As the disc continues, things get really weird: horns start featuring in the songs with more and more frequency.  And at one point there’s something of a disco vibe.  There’s even a song about wanting to dance like Fred Astaire. (full of sizzling keyboard blasts!).

“Reality” is  slow ballad with era-appropriate keyboard splashes in the chorus.  And “Fatal Desire” sounds not unlike a Pearl Jam track (except for the vocals of course). The last three tracks on the disc have their track number in red (the others are in white) which leads me to think that maybe they were bonus tracks?  They include an 8 minute song “Get It Together” that sounds like it could be a background soundtrack to a 80s show like 21 Jump Street, especially the atmospheric guitar washes.  This disc ends with a weird little 1 and a half minute thing called “Who Killed Santa Claus?”

Whats amazing is that even with the internet’s omnipotence, there is virtually no information about this album, or even the band, anywhere.  Nor what happened to them (I discovered that two of the members played on other bands’ records).  You can’t even find anything about their other band name.  For some reason, the powers that be didn’t like the name Dear Mr President, and they had to change the band’s name to Flesh & Blood.  They released the album as Dead White and Blue.  I’ve never actually seen that disc though.

But after some searching around, I found one article about the band.  It answers some questions, like about their name change.  And evidently I have one of the few copies of the original disc.  Huh.  And to think that I bought it on a whim back in college when I bought bands without knowing anything about them.

So, for all of your Dear Mr.
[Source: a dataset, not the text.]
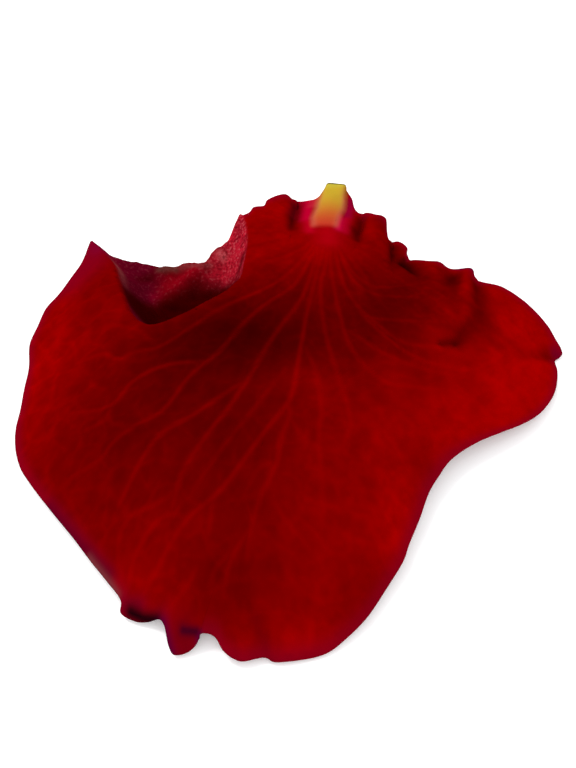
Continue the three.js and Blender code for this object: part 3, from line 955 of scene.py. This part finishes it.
def dent_colours(xy):
    """The dent's floor: purple on the left, pink with painted sheen on the right and painted shade
    behind the front wall. Also how strongly it is pebbled."""
    rightward = smoothstep(*PINK_SHEEN_FROM, xy[:, 0])
    colour = np.tile(DENT_PURPLE, (len(xy), 1))
    colour = blend(colour, DENT_ROSE, smoothstep(*ROSE_FROM, xy[:, 0]))
    colour = blend(colour, DENT_PINK_SHEEN, rightward)
    pebbled = PEBBLED[0] + PEBBLED[1] * rightward
    mottle = DENT_MOTTLE * pebbled * value_noise(xy, DENT_MOTTLE_SIZE, DENT_MOTTLE_SEED)
    colour *= (1 + mottle)[:, None]
    # Painted shade in the hollows, and painted light on the ridge.
    dark = np.zeros(len(xy))
    for line, half_width, power, strength in DENT_PAINTED_SHADE.values():
        share = strength * beside(xy, line, half_width, power)
        dark += share * (1 - dark) if strength > 0 else share
    lit, dark = np.clip(-dark, 0, 1), np.clip(dark, 0, 1)
    colour = blend(colour * (1 + lit)[:, None], PAINTED_SHADE_RED, dark)
    # A grey strip of painted sheen behind the left crest.
    gap, along = nearest_on_line(xy, CREST_STRIP)
    strip = np.exp(-((gap / CREST_STRIP_HALF_WIDTH) ** 2)) * np.sin(np.pi * along)
    return blend(colour, CREST_SHEEN_GREY, CREST_STRIP_PAINT * strip), pebbled * (1 - dark)


def paint_claw(xy, colour, inset):
    """Adds the claw's pale flesh, peach at its soft edges, and the dark line of its cut end."""
    rows, left, right = np.array(CLAW_FLESH).T
    x, y = xy.T
    within = np.minimum(x - np.interp(y, rows, left), np.interp(y, rows, right) - x)
    peach = np.exp(-((within / PEACH_WIDTH) ** 2)) * smoothstep(*PEACH_UNTIL, y)
    flesh = blend(np.tile(CLAW_ORANGE, (len(xy), 1)), CLAW_YELLOW, smoothstep(*YELLOW_FROM, y))
    flesh = blend(flesh, CLAW_TOP, smoothstep(*TOP_FROM, y))
    flesh = blend(flesh, CLAW_PEACH, PEACH_PAINT * peach)
    colour = blend(colour, flesh, smoothstep(*FLESH_EDGE, within) * smoothstep(*FLESH_FROM, y))
    return blend(colour, CUT_OLIVE, smoothstep(*CUT_EDGE, inset) * smoothstep(*CUT_FROM, y))


def petal_colours(points, facts):
    """The colour of each vertex, and how strongly it is pebbled."""
    xy = points[:, :2]
    colour = blade_colours(xy, facts)
    dent, pebbled = dent_colours(xy)
    in_dent = smoothstep(0.0, CREST_BLEND, facts["past"])
    colour = blend(colour, dent, in_dent)
    # Colour marks, some of them painted shade, sheen or highlights.
    for mark_colour, line, half_width, strength in COLOUR_MARKS_AND_PAINTED_LIGHT.values():
        colour = blend(colour, np.array(mark_colour), strength * beside(xy, line, half_width))
    return paint_claw(xy, colour, facts["inset"]), in_dent * pebbled


def petal_material():
    """Satin skin that lets some light through, painted by the mesh's own colours. Where the mesh is
    pebbled, fine grain adds painted shade in dark pits and painted glints."""
    material = bpy.data.materials.new("petal skin")
    material.use_nodes = True
    nodes, links = material.node_tree.nodes, material.node_tree.links
    skin = nodes["Principled BSDF"]
    skin.inputs["Roughness"].default_value = SKIN_ROUGHNESS
    skin.inputs["Specular IOR Level"].default_value = 0.0
    paint, pebbled = (nodes.new("ShaderNodeAttribute") for _ in range(2))
    paint.attribute_name = "Colour"
    pebbled.attribute_name = "Pebbled"
    place = nodes.new("ShaderNodeTexCoord")
    grain = nodes.new("ShaderNodeTexNoise")
    grain.inputs["Scale"].default_value = 1 / (GRAIN_SIZE * MM)
    grain.inputs["Detail"].default_value = 1.0
    links.new(place.outputs["Object"], grain.inputs["Vector"])

    def grained(colour, other, start, full, strength):
        """The colour, turning to the other where the grain's value goes from start to full."""
        spread = nodes.new("ShaderNodeMapRange")
        for name, value in (("From Min", start), ("From Max", full), ("To Max", strength)):
            spread.inputs[name].default_value = value
        links.new(grain.outputs["Fac"], spread.inputs["Value"])
        share = nodes.new("ShaderNodeMath")
        share.operation = "MULTIPLY"
        links.new(spread.outputs["Result"], share.inputs[0])
        links.new(pebbled.outputs["Fac"], share.inputs[1])
        mix = nodes.new("ShaderNodeMix")
        mix.data_type = "RGBA"
        links.new(share.outputs["Value"], mix.inputs["Factor"])
        links.new(colour, mix.inputs["A"])
        mix.inputs["B"].default_value = (*other, 1)
        return mix.outputs["Result"]

    # Painted shade in the grain's pits, then painted glints.
    pitted = grained(paint.outputs["Color"], PAINTED_SHADE_RED, *PITS)
    skin_colour = grained(pitted, DENT_GLINT, *GLINTS)
    links.new(skin_colour, skin.inputs["Base Color"])
    through = nodes.new("ShaderNodeBsdfTranslucent")
    links.new(skin_colour, through.inputs["Color"])
    mix = nodes.new("ShaderNodeMixShader")
    mix.inputs["Fac"].default_value = LIGHT_THROUGH
    links.new(skin.outputs["BSDF"], mix.inputs[1])
    links.new(through.outputs["BSDF"], mix.inputs[2])
    links.new(mix.outputs["Shader"], nodes["Material Output"].inputs["Surface"])
    return material


def build_petal():
    points, triangles, margin, facts = sheet()
    half = vertex_normals(points, triangles) * thickness(points[:, :2], facts["inset"])[:, None] / 2
    upper, lower = points + half, points - half
    lift = np.maximum(LEAST_HEIGHT - lower[:, 2], 0)
    lower[:, 2] += lift
    upper[:, 2] += lift
    count = len(points)
    b = np.roll(margin, -1)
    walls = [np.stack(s, 1) for s in ((margin, b + count, b), (margin, margin + count, b + count))]
    faces = np.vstack([triangles, triangles[:, ::-1] + count, *walls])
    places = np.vstack([upper, lower])
    places[:, :2] += DRAWING_ORIGIN
    mesh = bpy.data.meshes.new("petal")
    mesh.from_pydata((places * MM).tolist(), [], faces.tolist())
    mesh.shade_smooth()
    colours, pebbled = petal_colours(points, facts)
    rgba = np.column_stack([np.vstack([colours, colours]), np.ones(2 * count)])
    layer = mesh.color_attributes.new("Colour", "FLOAT_COLOR", "POINT")
    layer.data.foreach_set("color", rgba.astype(np.float32).ravel())
    layer = mesh.attributes.new("Pebbled", "FLOAT", "POINT")
    layer.data.foreach_set("value", np.tile(pebbled, 2).astype(np.float32))
    petal = bpy.data.objects.new("petal_blade", mesh)
    bpy.context.scene.collection.objects.link(petal)
    mesh.materials.append(petal_material())
    return petal


# ---------------------------------------------------------------- studio
def build_floor():
    bpy.ops.mesh.primitive_plane_add(size=FLOOR_SIZE, location=(0, 0, 0))
    floor = bpy.context.object
    floor.name = "floor"
    material = bpy.data.materials.new("floor")
    material.use_nodes = True
    surface = material.node_tree.nodes["Principled BSDF"]
    surface.inputs["Base Color"].default_value = FLOOR_COLOUR
    surface.inputs["Roughness"].default_value = FLOOR_ROUGHNESS
    surface.inputs["Emission Color"].default_value = (1, 1, 1, 1)
    surface.inputs["Emission Strength"].default_value = FLOOR_GLOW
    floor.data.materials.append(material)
    return floor


def add_aimed(name, data, place, facing):
    """Puts a light or camera in the scene, looking along facing."""
    item = bpy.data.objects.new(name, data)
    item.location = place
    item.rotation_mode = "QUATERNION"
    item.rotation_quaternion = facing.to_track_quat("-Z", "Y")
    bpy.context.scene.collection.objects.link(item)
    return item


def build_lights():
    world = bpy.data.worlds.new("soft room")
    world.use_nodes = True
    background = world.node_tree.nodes["Background"]
    background.inputs["Color"].default_value = (1, 1, 1, 1)
    background.inputs["Strength"].default_value = ROOM_STRENGTH
    bpy.context.scene.world = world
    window = bpy.data.lights.new("window", "AREA")
    window.shape = "DISK"
    window.size = WINDOW_SIZE
    window.energy = WINDOW_POWER
    window.color = WINDOW_COLOUR
    add_aimed("window", window, WINDOW_PLACE, -Vector(WINDOW_PLACE))


def build_camera():
    elevation = math.radians(CAMERA_ELEVATION)
    back = Vector((0, -math.cos(elevation), math.sin(elevation)))
    target = Vector(CAMERA_TARGET) + Vector((*DRAWING_ORIGIN, 0))
    camera = bpy.data.cameras.new("camera")
    camera.lens = CAMERA_LENS
    camera.sensor_width = CAMERA_SENSOR
    camera.clip_start, camera.clip_end = CAMERA_CLIP
    place = (target + back * CAMERA_DISTANCE) * MM
    bpy.context.scene.camera = add_aimed("camera", camera, place, -back)


# ---------------------------------------------------------------- the scene
petal = build_petal()
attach(petal, "root")
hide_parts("petal")
build_floor()
build_lights()
build_camera()
bpy.context.scene.view_settings.view_transform = "Standard"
President needs, check out this article.  There’s even two downloads, too!

[READ: March 27, 2009] “She’s the One”

This story is one of the few stories I’ve read that is about writing and writers in which the main character isn’t a writer.  Ally works at a writer’s workshop as the secretary.  She encounters all kinds of writers, but in this particular term, she encounters a Canadian woman with short, white hair named Hilda.  Hilda is in her late fifties, has lived a pretty full life, and since most of her faimily is in England, she has settled down there too.

Ally runs into Hilda at the supermarket and casually asks how her novel is going. Hilda is very guarded and quite rude, until a few minutes later when she apologizes and takes a keen interest in Ally and her life.  Ally, caught off guard, reveals a family secret that she never feels comfortable talking about.  And, she soon finds comfort in this off-putting stranger’s cozy cottage.

Ally also learns more details about Hilda’s novel, and her fascinating family story about a Canadian folk singer’s impact on all of their lives.

I really enjoyed this story both for its unconventional look at writers, and for its interesting dealing with family crises.  A very strong story.  Although I have a quibble.  Ally and her coworkers can only think of one Canadian folksinger: Robbie Robertson.  Now, I realize that I’m a Canuckophile and all but, come on.  At least include Neil Young in the list.